Shannon Switzer is a bit of a babe. Not only is she a surfer, photographer and world-wide traveler, she is an eco-warrior, friend of the ocean, fighting hard to keep our seas clean.
1. Hello! Thank you so much for agreeing to have a little interview with us.
In your video as National Geographic Explorer, you mentioned that some of your friends got sick while surfing; what happened?
My friends and I often get sinus and ear infections from surfing, usually after a recent rain. In fact, in Southern California county authorities advise against swimming in the ocean for 72 hours after it rains, because the bacteria levels go crazy (is this the same in the UK?). But I’ve also had several friends nearly die from bacterial infections they got while surfing. The worst case was my friend who contracted MERSA, the most aggressive form of staph, via a small cut on his leg. The kicker is, it was in the middle of summer when it hadn’t rained for months.
This, to me, is unacceptable. Everyone should be able to enjoy the ocean and not worry about getting a horrible infection or disease from it. Much of my work stems from this passionate belief.
2.Congratulations on your recent epic 80-mile stand-up paddleboard down the San Diego coast. What causes were you raising awareness for and how tough was it?
The overall goal of the paddle was to get our fellow San Diegans interested in their coastal water quality and encourage them to take ownership of it.
The paddle also served as the launch for a new project and smart phone app run by Below the Surface called Riverview, which is basically like Google’s Street View but for rivers and with a crowdsourcing component. Lastly, we were raising money for a new database and phone application beachgoers can use to report when and where they get sick from being in the water.
The first day was the toughest- 20 miles from just north of the San Mateo River, the most pristine one in Southern California that empties at Trestles, a world class surf break, down to Oceanside harbor.

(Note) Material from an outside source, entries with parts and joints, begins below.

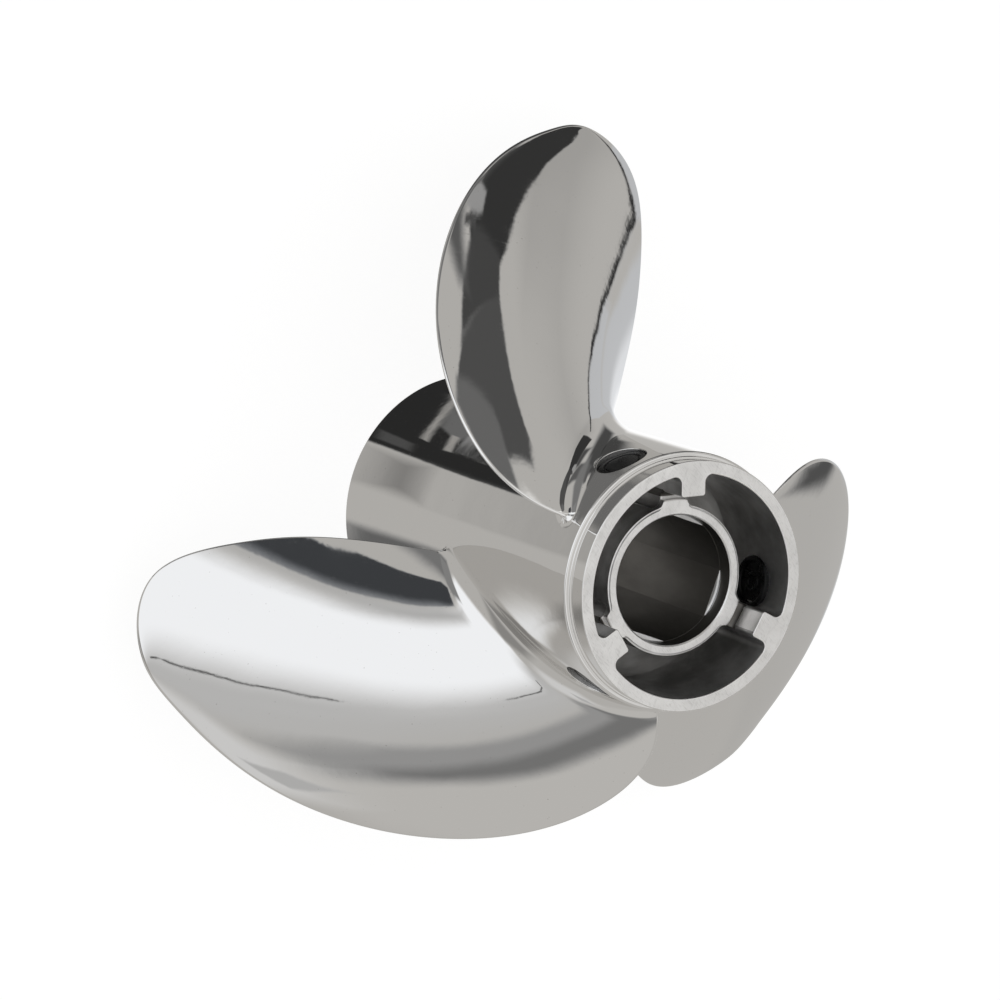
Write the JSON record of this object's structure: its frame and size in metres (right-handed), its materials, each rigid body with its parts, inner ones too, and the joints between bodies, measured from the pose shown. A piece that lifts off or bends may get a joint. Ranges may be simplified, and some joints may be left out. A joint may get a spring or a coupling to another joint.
{
  "type": "ship propeller",
  "caption": "Polished steel ship propeller with broad swept blades on an exhaust-through barrel with a flared rear end and an open spoked hub.",
  "frame": {"origin": "on the shaft line, in the plane of the barrel's rear end, which rests on the floor", "axes": "+Z along the shaft line, from the rear end to the front end that meets the gearcase"},
  "size_m": [0.3531, 0.3545, 0.215],
  "materials": {
    "polished_steel": "mirror polished, machined on the front and hub faces, dark as-cast inside",
    "black_plastic": "satin black"
  },
  "bodies": {
    "root": {"propeller_casting": "polished_steel", "vent_plug_1": "black_plastic", "vent_plug_2": "black_plastic", "vent_plug_3": "black_plastic"}
  },
  "joints": []
}
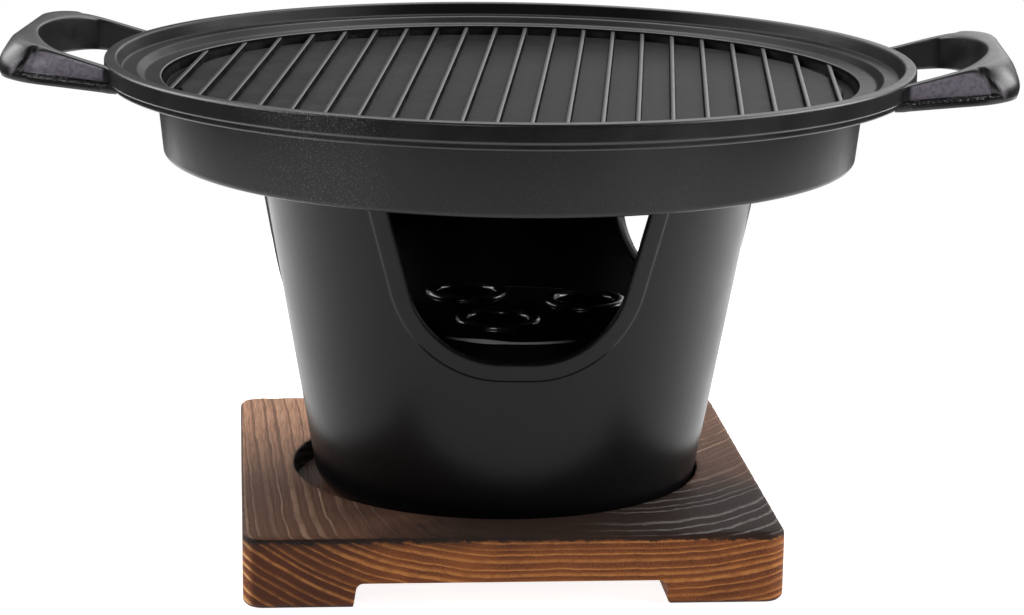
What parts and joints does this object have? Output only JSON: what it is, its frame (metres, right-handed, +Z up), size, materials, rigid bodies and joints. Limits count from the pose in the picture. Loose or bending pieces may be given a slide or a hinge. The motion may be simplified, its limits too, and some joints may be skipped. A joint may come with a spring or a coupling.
{
  "type": "tabletop charcoal grill",
  "caption": "Small tabletop charcoal grill: ribbed round grill plate with loop handles on a tapered stove body with tall vents, a loose charcoal tray and a square wooden base.",
  "frame": {"origin": "on the table, on the common axis of the stove body and the grill plate", "axes": "+Z up, X from the left handle to the right handle, Y along the ribs of the grill plate, with the camera of the picture on the -Y side"},
  "size_m": [0.3202, 0.26, 0.1656],
  "materials": {
    "coated_cast_plate": "matte black non-stick coating on cast aluminium, fine speckle",
    "coated_cast_body": "satin black coating on cast aluminium",
    "coated_cast_tray": "semi-gloss black coating on cast aluminium",
    "charred_wood": "scorched and brushed softwood, dark brown with open grain"
  },
  "bodies": {
    "base": {"wood_base": "charred_wood"},
    "body": {"stove_body": "coated_cast_body"},
    "tray": {"charcoal_tray": "coated_cast_tray"},
    "plate": {"grill_plate": "coated_cast_plate"}
  },
  "joints": [
    {"name": "body_lift", "type": "slide", "parent": "base", "child": "body", "axis": [0, 0, 1], "range_m": [0, 0.2]},
    {"name": "plate_lift", "type": "slide", "parent": "body", "child": "plate", "axis": [0, 0, 1], "range_m": [0, 0.25]},
    {"name": "tray_lift", "type": "slide", "parent": "body", "child": "tray", "axis": [0, 0, 1], "range_m": [0, 0.1125]}
  ],
  "couplings": [
    {"joint": "tray_lift", "follows": "plate_lift", "ratio": 0.45}
  ]
}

The longest paddle I’d done prior was only 6 miles long, so it put my body to the test!
The most satisfying day was the final one when we surfed into the beach just north of the Tijuana River, the most polluted in the nation, and completed our paddle.
3. Do you prefer to travel by land or by water?
Water, hands-down – sailboat, SUP, kayak, you name it!
4.You take beautiful photographs; how important do you think visual information is for raising the public awareness of mans effect on nature?
That is kind of you!
It is crucial; however, photojournalists have to be careful to tell the WHOLE story with their images. Not just the negative, but the good, great, bad & ugly.
This is important, because people are bombarded with images all day long in the media, so if visual storytellers don’t show some humanity among the chaos in their work, people begin either losing all hope or tuning it out.
5. As someone who gets to travel, write and photograph nature as their livelihood, to many it will seem that you are living the dream. But what has been the hardest or worst part of your job?
The making a living part! I still have to work odd jobs to make ends meet, like tutoring, doing promo work, waitressing, etc. The day I can support myself doing what I love fulltime, I’ll feel like I’ve made it!
6.How important are your passions for surfing and free diving ?
They are at the core of my conservation efforts. If I wasn’t in the ocean daily, I wouldn’t care about it nearly as much. I wouldn’t be personally connected to it and have such a vested interested in its continued health.
7.What advice could you offer to people (young and old) who want to get involved to save our seas?
The ocean needs more friends. Meet other people in your community who care too through attending local organization’s monthly meetings or going to events like the Ocean Film Festival that will be in Monterey this September. Then share that enthusiasm with everyone you meet.
8.Is there one thing we could all do every day to help our oceans?
Buy reusable items- cloth shopping bags, stainless steel water bottles. This is HUGE, and it’s so simple! If everyone took this one step, we could eliminate 90% of the plastic waste that is now choking our oceans.
9.What environmental challenges do you think we will face in the future?
If we keep producing waste and burning fossil fuels at the rate we’re going, thousands of people will be forced to relocate due to rising sea levels (some already are like the citizens of the Maldives). That is a frightening prospect!
10.How can we keep updated with all your adventures and amazing work?
The best part of my job is sharing what I do with others! For the most up to date adventures, check out my website.
And follow me at Twitter and on Instagram (user name: shannonswitzer)
I also recently completed an off-the-beaten-path road trip of the western US for National Geographic Traveler Magazine, called the Curious Traveler, which you can check out here.
11.Any shout outs or thank you’s?
Oh man, there’s a long list. I wouldn’t have been able to complete any of my projects without the help of countless individuals and supportive communities- the National Geographic Society, Below the Surface, Paddle With Purpose, Surftech, Chris Grant and Jettygirl, Sean Reilly Surfboards, Surfrider, the San Diego River Park Foundation and the San Diego River Conservancy, Keen, Cliff Bar and the list goes on and on!
Thanks for taking the time to chat with me!